THE VIGIL

★★

A RARE EXCURSION INTO YIDDISH HORROR

THEATRICAL REVIEW
By Jake Watt
19th July 2020

Hebrew folklore and traditions have a long history in the horror genre. Vampires, werewolves, possession... some of the most prominent horror stories began life as Jewish folk tales, which are populated by golems, naamahs and dybbuks, long before most of these ideas were claimed by Christianity.

Set over the course of a single evening in Brooklyn's Hassidic "Boro" Park neighborhood, writer/director Keith Thomas' 'The Vigil' follows Yakov (an effectively gloomy Dave Davis, 'The Big Short'), a young man who has lost his faith in the insular religious Hebrew community. Reb Shulem (Menashe Lustig), a rabbi, approaches Yakov and offers to pay him to be the shomer - someone who watches over the recently deceased overnight to protect it from demons - for a recently deceased Holocaust survivor. Yakov reluctantly accepts the job. Shortly after arriving at the dilapidated house, he realises that something is very wrong. While the widow, Mrs Litvak (Lynn Cohen, who has been in literally everything, including stints as Magda on TV's 'Sex and the City' and Golda Meir in 'Spielberg retrospective') remains upstairs, Yakov reckons with a dybbuk of sorts that had apparently latched onto Mr Litvak at Buchenwald.

'THE VIGIL' TRAILER

'The Vigil' looks good from the outset. The premise of the film is rooted in the Jewish practice of aninut, or the time between death and burial. The actual vigil shows the step of shemira, or sitting with the body, in the sequence of attending to tzorchei ha-met, or the needs of the dead. In the past, the ritual was partly practical - it was a way to protect the deceased from rats, thieves and anyone else who could desecrate the body. But today, it's a mark of respect and kindness. It's seen as a way to comfort a dead person's soul - which, according to Jewish tradition, is restless and confused shortly after death and hovers around the body for a few days.
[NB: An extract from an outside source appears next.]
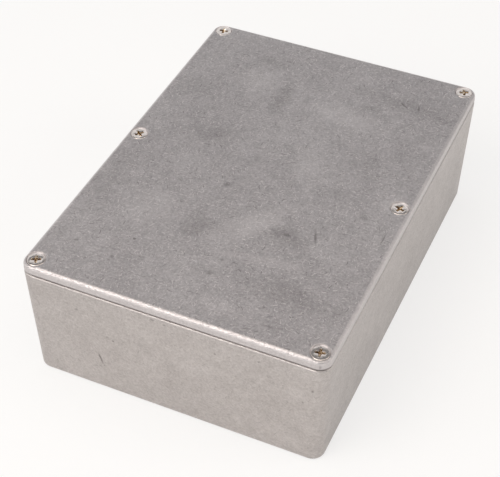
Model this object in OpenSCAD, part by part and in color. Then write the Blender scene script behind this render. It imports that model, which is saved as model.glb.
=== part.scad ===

It's part of a Hebrew mythology that has only been explored a few times recently, in films such as Ole Bornedal's terrible 'The Possession' and Doron and Yoav Paz's rather good 'The Golem'. It taps into the idea that, for Jews, horror is less supernatural than communal and historical. The film explores the significance of Holocaust trauma in the Jewish community and the underlying fear of not just demonic attack and possession but also of excommunication. Many Jews today live with intergenerational trauma of family stories of loss, tragedy, and real-life horror from the Holocaust. In 'The Vigil', this passing of trauma from one generation to the next is "personified" in the form of an evil demon.

Thomas' film takes place in one extremely underlit house, where creepy knocks and creaks help build an ominous atmosphere, but the director also manages to create a vivid sense of the neighbourhood (eerily deserted streets, ominous flights of steps) and the community, which I'd like to have seen explored more. Additionally, the film has a nice Stephen King vibe - imagine a combination of the short stories 'Gramma' and 'Sometimes They Come Back'. Despite Yakov's intentions to leave behind his community and the pain of his younger brother's untimely death, he literally cannot escape the trauma and haunting of the departed.

Many Jews today live with intergenerational trauma of family stories of loss, tragedy, and real-life horror from the Holocaust. In 'The Vigil', this passing of trauma from one generation to the next is "personified" in the form of an evil demon.

Despite all of these positive aspects, the story struggles to gain momentum, and the payoff isn't wholly satisfying. The film strives to reach the heights of André Øvredal's locked-room chiller 'The Autopsy of Jane Doe' or Liam Gavin's underrated mix of trauma and the occult 'A Dark Song' but ends up more like Josh Lobo's sluggish 'I Trapped the Devil'. The tension is dialled up from the very onset of the film, but only manages to sustain itself inconsistently throughout.

There are a few lulls where little is happening, which Thomas attempts to solve by ladling on too many 'The Conjuring'-isms: jump scares, booming music and iPhone spookiness. Not only is there no suspense to be wrung using these tricks, but it makes things feel padded. Even with its relatively short running time, this film is a slow burn - which isn't always a bad thing, as long as there is a substantial payoff. But the finale, set up in a cold open, lacks the emotional or horrific punch to cash in on the dread leading up to it. Instead of shocking or enlightening, it just sort of deflates with a low-key outcome that's kind of the minimum expectation. There are a lot of interesting concepts floated over the course of the film, but the whole thing feels too aimless, much like the lead character is regarding regarding how he should handle his predicament.

'The Vigil' explores a dark part of history via some fascinating mythology that is underutilised in modern cinema. It's a shame that an interesting concept for supernatural thriller falls victim to the influence of lazy modern horror filmmaking tropes and clichés.